The Paris airport authority said 66 French nationals were aboard the plane, which was flying the final leg of a trip from Paris and Marseille to Comoros via Yemen.

A Yemeni aviation official said there were also people from Canada, Comoros, Ethiopia, Indonesia, Morocco, the Palestinian territories, the Philippines and Yemen on the plane. It was the second Airbus to plunge into the sea this month. An Air France Airbus A330-200 crashed into the Atlantic Ocean killing 228 people on board on June 1. A preliminary report on that crash is due tomorrow.

The Paris-Marseille-Yemen leg of the Yemenia flight was flown by an Airbus A330. In Sanaa, those passengers who were flying on to the Comoros changed onto a second Yemenia plane, the A310 that crashed.

French Transport Minister Dominique Bussereau said faults had been detected during inspections in France in 2007 on the Yemenia A310, and that it had not flown to France since.

"The A310 in question was inspected in 2007 by the DGAC (French transport authorities), and they noticed a certain number of faults," he told the i-Tele television channel.

"The company was not on the blacklist but was subject to stricter checks on our part and was due to be interviewed shortly by the European Union's safety committee."

"The question we are asking ... is whether you can collect people in a normal way on French territory and then put them in a plane that does not ensure their security.
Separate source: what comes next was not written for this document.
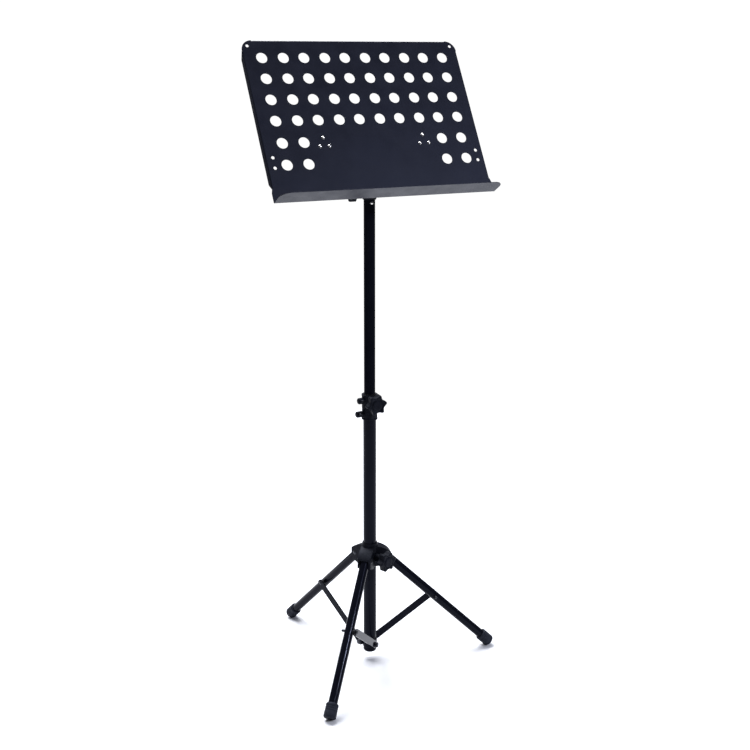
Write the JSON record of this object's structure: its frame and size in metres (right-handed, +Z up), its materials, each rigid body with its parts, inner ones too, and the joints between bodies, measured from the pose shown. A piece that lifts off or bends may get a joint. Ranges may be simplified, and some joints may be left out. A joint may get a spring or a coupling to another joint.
{
  "type": "music stand",
  "caption": "Orchestral music stand: tilting perforated sheet-metal desk with a shelf on a telescoping column, sliding leg hub, folding braced legs with rubber feet and knob clamps.",
  "frame": {"origin": "on the floor under the column's axis", "axes": "+Z up along the column; the desk's front faces -Y, its shelf along X"},
  "size_m": [0.5306, 0.5016, 1.3587],
  "materials": {
    "black_tube": "satin powder coat",
    "desk_sheet": "satin powder coat",
    "black_plastic": "matt moulded",
    "black_rubber": "matt",
    "nickel_rivet": "polished nickel",
    "black_fastener": "black oxide",
    "zinc_steel": "zinc plated",
    "brass_insert": "machined",
    "black_nylon": "smooth",
    "white_nylon": "smooth"
  },
  "bodies": {
    "column": {"lower_tube": "black_tube", "lower_tube_plug": "black_plastic", "bottom_bracket": "black_tube", "brace_lower_rivets": "black_fastener", "clutch_body": "black_plastic", "clutch_screws": "black_fastener", "clutch_liner": "black_nylon", "clutch_insert": "brass_insert"},
    "clutch_presser": {"clutch_pad": "white_nylon"},
    "clutch_grip": {"clutch_knob": "black_plastic", "clutch_stud": "zinc_steel"},
    "hub": {"leg_hub": "black_plastic", "leg_pivot_rivets": "black_fastener", "hub_bush": "black_nylon", "hub_insert": "brass_insert"},
    "hub_presser": {"hub_pad": "white_nylon"},
    "hub_grip": {"hub_knob": "black_plastic", "hub_stud": "zinc_steel"},
    "mast": {"upper_tube": "black_tube", "guide_bush": "black_nylon", "upper_tube_plug": "black_plastic", "head_socket": "black_plastic", "head_rivet": "nickel_rivet", "head_insert": "brass_insert"},
    "head_presser": {"head_pad": "white_nylon"},
    "head_grip": {"head_knob": "black_plastic", "head_stud": "zinc_steel"},
    "stem": {"desk_stem": "black_tube", "cross_tube": "black_tube", "cross_tube_plugs": "black_plastic", "tilt_bolts": "black_fastener", "friction_washers": "black_nylon"},
    "desk": {"desk_plate": "desk_sheet", "pivot_bracket_left": "black_tube", "pivot_bracket_right": "black_tube", "desk_rivets": "nickel_rivet"},
    "leg_1": {"leg_tube_1": "black_tube", "leg_top_plug_1": "black_plastic", "rubber_foot_1": "black_rubber", "leg_rivet_1": "black_fastener", "brace_spacer_1": "black_nylon"},
    "strut_1": {"brace_1": "black_tube", "brace_upper_rivet_1": "black_fastener"},
    "leg_2": {"leg_tube_2": "black_tube", "leg_top_plug_2": "black_plastic", "rubber_foot_2": "black_rubber", "leg_rivet_2": "black_fastener", "brace_spacer_2": "black_nylon"},
    "strut_2": {"brace_2": "black_tube", "brace_upper_rivet_2": "black_fastener"},
    "leg_3": {"leg_tube_3": "black_tube", "leg_top_plug_3": "black_plastic", "rubber_foot_3": "black_rubber", "leg_rivet_3": "black_fastener", "brace_spacer_3": "black_nylon"},
    "strut_3": {"brace_3": "black_tube", "brace_upper_rivet_3": "black_fastener"}
  },
  "joints": [
    {"name": "hub_slide", "type": "slide", "parent": "column", "child": "hub", "axis": [0, 0, 1], "range_m": [0, 0.1187]},
    {"name": "mast_slide", "type": "slide", "parent": "column", "child": "mast", "axis": [0, 0, 1], "range_m": [-0.38, 0.04]},
    {"name": "desk_swivel", "type": "hinge", "parent": "mast", "child": "stem", "pos_m": [0, 0, 1.0625], "axis": [0, 0, 1], "continuous": true},
    {"name": "desk_tilt", "type": "hinge", "parent": "stem", "child": "desk", "pos_m": [0, 0, 1.1425], "axis": [-1, 0, 0], "range_deg": [-30.5, 59.4]},
    {"name": "leg_1_hinge", "type": "hinge", "parent": "hub", "child": "leg_1", "pos_m": [-0.02293, -0.02511, 0.2525], "axis": [0.7385, -0.6743, 0], "range_deg": [0, 46]},
    {"name": "strut_1_hinge", "type": "hinge", "parent": "column", "child": "strut_1", "pos_m": [-0.00944, -0.01034, 0.0415], "axis": [-0.7385, 0.6743, 0], "range_deg": [0, 48]},
    {"name": "leg_2_hinge", "type": "hinge", "parent": "hub", "child": "leg_2", "pos_m": [0.03321, -0.0073, 0.2525], "axis": [0.2147, 0.9767, 0], "range_deg": [0, 46]},
    {"name": "strut_2_hinge", "type": "hinge", "parent": "column", "child": "strut_2", "pos_m": [0.01367, -0.00301, 0.0415], "axis": [-0.2147, -0.9767, 0], "range_deg": [0, 48]},
    {"name": "leg_3_hinge", "type": "hinge", "parent": "hub", "child": "leg_3", "pos_m": [-0.01028, 0.03241, 0.2525], "axis": [-0.9532, -0.3024, 0], "range_deg": [0, 46]},
    {"name": "strut_3_hinge", "type": "hinge", "parent": "column", "child": "strut_3", "pos_m": [-0.00423, 0.01334, 0.0415], "axis": [0.9532, 0.3024, 0], "range_deg": [0, 48]},
    {"name": "clutch_press", "type": "slide", "parent": "column", "child": "clutch_presser", "axis": [-0.0698, -0.9976, 0], "range_m": [0, 0.0025]},
    {"name": "clutch_knob_turn", "type": "hinge", "parent": "clutch_presser", "child": "clutch_grip", "pos_m": [-0.00293, -0.0419, 0.6125], "axis": [-0.0698, -0.9976, 0], "range_deg": [0, 900]},
    {"name": "hub_press", "type": "slide", "parent": "hub", "child": "hub_presser", "axis": [0.3123, -0.95, 0], "range_m": [0, 0.0025]},
    {"name": "hub_knob_turn", "type": "hinge", "parent": "hub_presser", "child": "hub_grip", "pos_m": [0.01384, -0.04208, 0.2535], "axis": [0.3123, -0.95, 0], "range_deg": [0, 900]},
    {"name": "head_press", "type": "slide", "parent": "mast", "child": "head_presser", "axis": [-1, 0, 0], "range_m": [0, 0.0025]},
    {"name": "head_knob_turn", "type": "hinge", "parent": "head_presser", "child": "head_grip", "pos_m": [-0.038, 0, 1.0625], "axis": [-1, 0, 0], "range_deg": [0, 900]}
  ],
  "couplings": [
    {"joint": "leg_1_hinge", "follows": "hub_slide", "rad_per_m": 6.727},
    {"joint": "strut_1_hinge", "follows": "hub_slide", "rad_per_m": 7.019},
    {"joint": "leg_2_hinge", "follows": "hub_slide", "rad_per_m": 6.727},
    {"joint": "strut_2_hinge", "follows": "hub_slide", "rad_per_m": 7.019},
    {"joint": "leg_3_hinge", "follows": "hub_slide", "rad_per_m": 6.727},
    {"joint": "strut_3_hinge", "follows": "hub_slide", "rad_per_m": 7.019},
    {"joint": "clutch_press", "follows": "clutch_knob_turn", "m_per_rad": 0.00015915},
    {"joint": "hub_press", "follows": "hub_knob_turn", "m_per_rad": 0.00015915},
    {"joint": "head_press", "follows": "head_knob_turn", "m_per_rad": 0.00015915}
  ]
}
We do not want this to happen again," he said.

But Yemen's transport minister said the plane was thoroughly checked in May under Airbus supervision.

"It was a comprehensive inspection carried out in Yemen ... with experts from Airbus," Khaled Ibrahim al-Wazeer told Reuters from Sanaa. "It was in line with international standards."

The EU suspended permission for Yemenia to maintain EU-registered planes in February after it failed a set of audit inspections, the EU's aviation safety agency said

French TV showed pictures of relatives of the passengers weeping at Paris's Charles de Gaulle airport, many of them railing at the airline.